The second consideration relates to the physical, emotional and educational needs of the child. In Re K ( Residence Order: Securing Contact), the court ordered custody for the child to be with the father who was employed and refused custody for the mother who was unemployed having consideration to the needs of the child.
The third consideration is to the likely effect on the child of any change in his circumstances. In B v B (Custody), the Court of Appeal refused to give custody to a mother who had walked out leaving her 2-year-old child with father, and who had looked after the child.
The fourth consideration is to the age, sex, background and any relevant characteristics of the child, which the court may consider with regard to welfare of the child. In Re T (Custody: religious upbringing), the Court of Appeal set aside the earlier order of the lower court denying custody to the mother as she had joined the Jehovah's Witnesses, subject to a condition that she would permit blood transfusions for the children if necessary.
The fifth consideration relates to any harm which child has suffered or is at risk of suffering. Harm may be physical, emotional or any other harm. In L v L (Child abuse: access), the judge awarded custody to mother and supervised access to father of their five year old daughter. There was a finding that the father had abused the daughter, therefore, supervised access was provided. Access was not completely denied because the child seemed to be attached to her father and had shown herself to be well adjusted socially.
The sixth consideration relates to capacity of parents to meet their responsibilities of meeting the needs of the child. This may be related to responsibilities that are economic or social or emotional.

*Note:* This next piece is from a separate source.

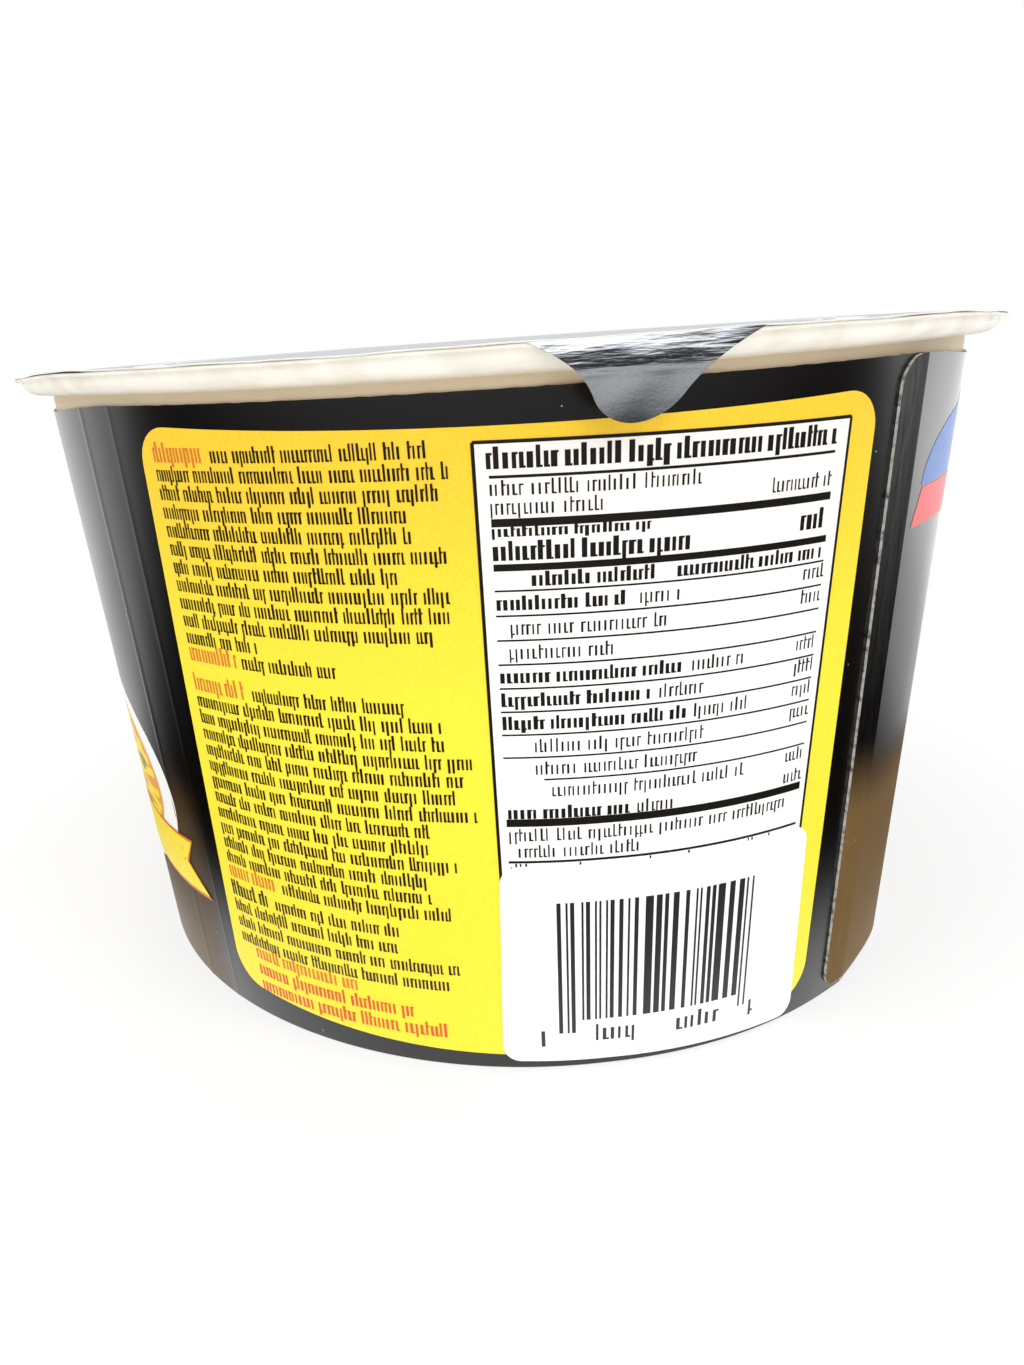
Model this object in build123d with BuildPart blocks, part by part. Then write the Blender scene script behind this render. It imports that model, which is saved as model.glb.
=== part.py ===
"""Sealed instant noodle cup: a tapered cup, a foil lid, a paperboard sleeve and a stick-on label.

Millimetres, +Z up. The origin is the middle of the foot, on the surface the cup stands on.
The ingredients side of the sleeve faces -Y. Angles are turned from there towards +X.
"""

import math
import os

from build123d import *

# Cup
cup_height = 85.2
base_radius = 56.95
neck_radius = 65.4
rim_radius = 69.8
rim_depth = 2.45
rim_undercut = 0.25
roll_flat = 0.9
lip_thickness = 0.45
lip_width = 0.6
foot_width = 5.5
foot_round = 1.0
recess_depth = 3.2
recess_round = 1.5

# Foil lid and its pull tab
lid_thickness = 0.35
lid_overhang = 0.65
tab_angle = 12.6
tab_width = 26.0
tab_drop = 8.2
tab_lean = 3.2
tab_tip_radius = 5.4
tab_tip_sweep = 47.0
tab_bend_radius = 0.45

# Paperboard sleeve with its overlapping end
board = 0.42
sleeve_clearance = 0.1
sleeve_top_gap = 1.3
sleeve_floor_gap = 0.2
flap_angle = 43.1
flap_width = 17.0
flap_rise = 0.7
flap_corner = 5.0

# Stick-on label
label_angle = 16.5
label_width = 38.9
label_height = 27.2
label_thickness = 0.15
label_corner = 2.2
label_base_gap = 0.9

neck_height = cup_height - rim_depth
lid_radius = rim_radius + lid_overhang
sleeve_bottom = sleeve_floor_gap
sleeve_top = neck_height - sleeve_top_gap


def wall_radius(height, outset=0.0):
    """Radius of the cup's tapered wall at a height, moved out by an amount."""
    taper = (neck_radius - base_radius) / neck_height
    return base_radius + taper * height + outset


def facing(angle):
    """Upright plane through the axis, seen from outside at an angle: x to the right, y up."""
    turn = math.radians(angle)
    across = (math.cos(turn), math.sin(turn), 0)
    outward = (math.sin(turn), -math.cos(turn), 0)
    return Plane(origin=(0, 0, 0), x_dir=across, z_dir=outward)


def wall_band(bottom, top, inner, outer):
    """Closed outline, in radius and height, of a layer that lies on the tapered wall."""
    Polyline(
        (wall_radius(bottom, inner), bottom),
        (wall_radius(bottom, outer), bottom),
        (wall_radius(top, outer), top),
        (wall_radius(top, inner), top),
        close=True,
    )


# The cup is solid: it is shut, so its wall and its filling are one block.
roll_radius = rim_radius - lip_width
roll_centre = neck_radius + roll_flat
recess_radius = base_radius - foot_width
with BuildPart() as cup:
    with BuildSketch(Plane.XZ):
        with BuildLine():
            Polyline(
                (0, recess_depth),
                (recess_radius, recess_depth),
                (recess_radius, 0),
                (base_radius, 0),
                (neck_radius, neck_height),
                (neck_radius, neck_height + rim_undercut),
                (roll_centre, neck_height),
            )
            EllipticalCenterArc(
                (roll_centre, cup_height - lip_thickness),
                roll_radius - roll_centre,
                rim_depth - lip_thickness,
                start_angle=270,
                arc_size=90,
            )
            Polyline(
                (roll_radius, cup_height - lip_thickness),
                (rim_radius, cup_height - lip_thickness),
                (rim_radius, cup_height),
                (0, cup_height),
                (0, recess_depth),
            )
        make_face()
    revolve(axis=Axis.Z)
    circles = cup.edges().filter_by(GeomType.CIRCLE)
    foot_edges = circles.filter_by_position(Axis.Z, 0, 0)
    recess_edges = circles.filter_by_position(Axis.Z, recess_depth, recess_depth)
    fillet(foot_edges, foot_round)
    fillet(recess_edges, recess_round)
cup.part.label = "cup"

# The tab is a strip of the lid bent down over the rim, cut to a bell with a rounded tip.
lid_top = cup_height + lid_thickness
tab_bend = lid_radius - tab_bend_radius
tab_toe = lid_radius - tab_lean
with BuildPart() as tab:
    with BuildSketch(Plane.XZ):
        with BuildLine():
            FilletPolyline(
                (tab_bend - 1, lid_top),
                (lid_radius, lid_top),
                (tab_toe, lid_top - tab_drop - lid_thickness),
                radius=tab_bend_radius,
            )
            FilletPolyline(
                (tab_bend - 1, cup_height),
                (lid_radius - lid_thickness, cup_height),
                (tab_toe - lid_thickness, lid_top - tab_drop - lid_thickness),
                radius=tab_bend_radius - lid_thickness,
            )
            Line((tab_bend - 1, lid_top), (tab_bend - 1, cup_height))
            Line(
                (tab_toe, lid_top - tab_drop - lid_thickness),
                (tab_toe - lid_thickness, lid_top - tab_drop - lid_thickness),
            )
        make_face()
    revolve(axis=Axis.Z)
    with BuildSketch(facing(tab_angle)):
        with BuildLine():
            tip = CenterArc(
                (0, lid_top - tab_drop + tab_tip_radius),
                tab_tip_radius,
                270 - tab_tip_sweep,
                2 * tab_tip_sweep,
            )
            right_flank = TangentArc(tip @ 1, (tab_width / 2, cup_height), tangent=tip % 1)
            left_flank = TangentArc(tip @ 0, (-tab_width / 2, cup_height), tangent=-(tip % 0))
            Polyline(
                right_flank @ 1,
                (tab_width / 2, lid_top),
                (-tab_width / 2, lid_top),
                left_flank @ 1,
            )
        make_face()
    extrude(amount=lid_radius + lid_thickness, mode=Mode.INTERSECT)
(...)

In B v B (Custody &c), the mother was granted custody of her two year old son when she went to live with her lesbian partner as the judge ruled that the mother’s sexuality would not come in the way of her meeting her responsibilities as a parent.
The final consideration is the range of powers available to the court. Here, the court may consider the best interest of the child for the purpose of making orders that even the parent may not have sought.